■ Job
Both end lines count: copy exactly from the line that contains "Write part 2" to the line that contains "size: how each", and only those lines.

3D code data
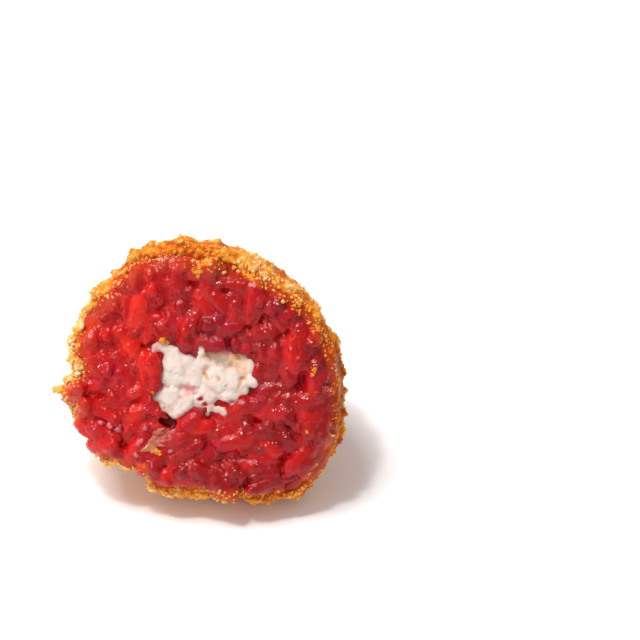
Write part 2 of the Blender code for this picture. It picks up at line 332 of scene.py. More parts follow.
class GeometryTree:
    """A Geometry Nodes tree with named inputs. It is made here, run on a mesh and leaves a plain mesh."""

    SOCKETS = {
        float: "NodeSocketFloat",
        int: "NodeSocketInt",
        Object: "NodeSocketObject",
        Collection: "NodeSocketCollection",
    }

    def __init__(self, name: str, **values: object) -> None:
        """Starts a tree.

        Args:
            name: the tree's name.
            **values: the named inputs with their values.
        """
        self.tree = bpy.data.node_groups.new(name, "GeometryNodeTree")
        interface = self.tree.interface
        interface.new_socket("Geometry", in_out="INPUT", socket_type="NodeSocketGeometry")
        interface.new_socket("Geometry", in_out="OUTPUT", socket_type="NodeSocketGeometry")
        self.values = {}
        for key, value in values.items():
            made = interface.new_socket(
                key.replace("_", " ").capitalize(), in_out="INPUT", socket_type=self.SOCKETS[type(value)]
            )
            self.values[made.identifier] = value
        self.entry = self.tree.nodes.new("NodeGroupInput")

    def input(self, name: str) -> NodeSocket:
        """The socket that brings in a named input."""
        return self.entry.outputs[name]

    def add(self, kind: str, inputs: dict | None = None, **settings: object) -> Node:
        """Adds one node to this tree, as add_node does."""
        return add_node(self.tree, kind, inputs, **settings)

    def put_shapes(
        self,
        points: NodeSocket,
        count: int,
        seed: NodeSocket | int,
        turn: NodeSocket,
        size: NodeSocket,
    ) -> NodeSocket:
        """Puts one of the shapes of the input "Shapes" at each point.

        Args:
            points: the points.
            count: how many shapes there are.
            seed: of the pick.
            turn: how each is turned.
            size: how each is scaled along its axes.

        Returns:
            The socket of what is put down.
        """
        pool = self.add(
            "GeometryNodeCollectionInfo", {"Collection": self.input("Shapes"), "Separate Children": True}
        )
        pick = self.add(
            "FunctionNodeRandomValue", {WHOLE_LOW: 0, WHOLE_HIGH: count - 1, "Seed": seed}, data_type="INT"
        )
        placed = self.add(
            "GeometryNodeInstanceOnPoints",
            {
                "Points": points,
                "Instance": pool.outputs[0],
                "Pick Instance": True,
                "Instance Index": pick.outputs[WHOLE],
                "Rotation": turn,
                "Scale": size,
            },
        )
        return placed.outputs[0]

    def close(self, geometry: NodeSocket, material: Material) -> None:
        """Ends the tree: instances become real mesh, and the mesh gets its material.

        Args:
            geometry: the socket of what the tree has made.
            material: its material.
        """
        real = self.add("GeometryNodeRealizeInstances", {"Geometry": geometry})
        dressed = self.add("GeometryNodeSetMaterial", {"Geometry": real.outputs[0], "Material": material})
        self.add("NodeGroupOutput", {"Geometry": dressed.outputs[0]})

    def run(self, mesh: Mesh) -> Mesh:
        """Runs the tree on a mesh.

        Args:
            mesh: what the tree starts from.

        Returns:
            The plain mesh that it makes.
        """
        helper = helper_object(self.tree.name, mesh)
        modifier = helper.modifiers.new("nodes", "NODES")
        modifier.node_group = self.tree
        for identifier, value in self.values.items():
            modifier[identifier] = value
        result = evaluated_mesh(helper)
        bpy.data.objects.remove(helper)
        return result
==
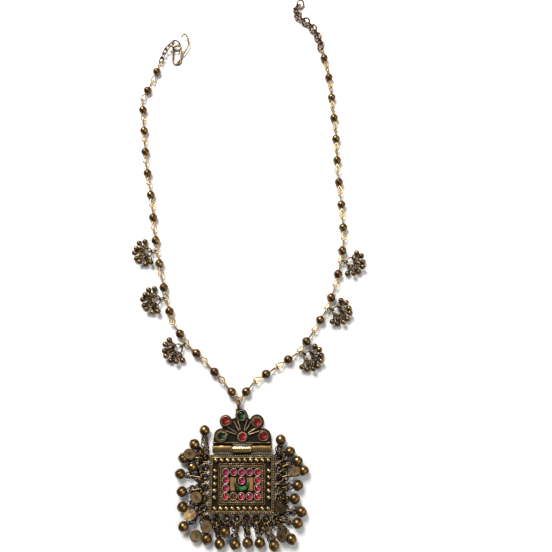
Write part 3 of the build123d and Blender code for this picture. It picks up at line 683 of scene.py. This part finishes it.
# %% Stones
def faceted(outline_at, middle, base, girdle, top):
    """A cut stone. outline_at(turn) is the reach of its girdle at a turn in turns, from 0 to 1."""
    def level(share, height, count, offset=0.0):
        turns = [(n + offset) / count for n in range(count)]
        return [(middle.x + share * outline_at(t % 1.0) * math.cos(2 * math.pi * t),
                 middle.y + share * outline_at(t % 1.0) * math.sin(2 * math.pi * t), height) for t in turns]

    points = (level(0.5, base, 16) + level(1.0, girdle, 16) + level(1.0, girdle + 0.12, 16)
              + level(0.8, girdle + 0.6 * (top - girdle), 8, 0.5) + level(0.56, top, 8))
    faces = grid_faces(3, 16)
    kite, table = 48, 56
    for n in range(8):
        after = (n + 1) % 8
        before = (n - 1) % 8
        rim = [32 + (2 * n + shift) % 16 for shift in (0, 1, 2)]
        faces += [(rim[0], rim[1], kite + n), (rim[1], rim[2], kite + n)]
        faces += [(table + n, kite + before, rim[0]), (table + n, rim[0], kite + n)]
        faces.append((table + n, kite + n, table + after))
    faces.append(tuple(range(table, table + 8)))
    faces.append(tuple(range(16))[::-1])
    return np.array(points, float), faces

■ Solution
Write part 2 of the Blender code for this picture. It picks up at line 332 of scene.py. More parts follow.
class GeometryTree:
    """A Geometry Nodes tree with named inputs. It is made here, run on a mesh and leaves a plain mesh."""

    SOCKETS = {
        float: "NodeSocketFloat",
        int: "NodeSocketInt",
        Object: "NodeSocketObject",
        Collection: "NodeSocketCollection",
    }

    def __init__(self, name: str, **values: object) -> None:
        """Starts a tree.

        Args:
            name: the tree's name.
            **values: the named inputs with their values.
        """
        self.tree = bpy.data.node_groups.new(name, "GeometryNodeTree")
        interface = self.tree.interface
        interface.new_socket("Geometry", in_out="INPUT", socket_type="NodeSocketGeometry")
        interface.new_socket("Geometry", in_out="OUTPUT", socket_type="NodeSocketGeometry")
        self.values = {}
        for key, value in values.items():
            made = interface.new_socket(
                key.replace("_", " ").capitalize(), in_out="INPUT", socket_type=self.SOCKETS[type(value)]
            )
            self.values[made.identifier] = value
        self.entry = self.tree.nodes.new("NodeGroupInput")

    def input(self, name: str) -> NodeSocket:
        """The socket that brings in a named input."""
        return self.entry.outputs[name]

    def add(self, kind: str, inputs: dict | None = None, **settings: object) -> Node:
        """Adds one node to this tree, as add_node does."""
        return add_node(self.tree, kind, inputs, **settings)

    def put_shapes(
        self,
        points: NodeSocket,
        count: int,
        seed: NodeSocket | int,
        turn: NodeSocket,
        size: NodeSocket,
    ) -> NodeSocket:
        """Puts one of the shapes of the input "Shapes" at each point.

        Args:
            points: the points.
            count: how many shapes there are.
            seed: of the pick.
            turn: how each is turned.
            size: how each is scaled along its axes.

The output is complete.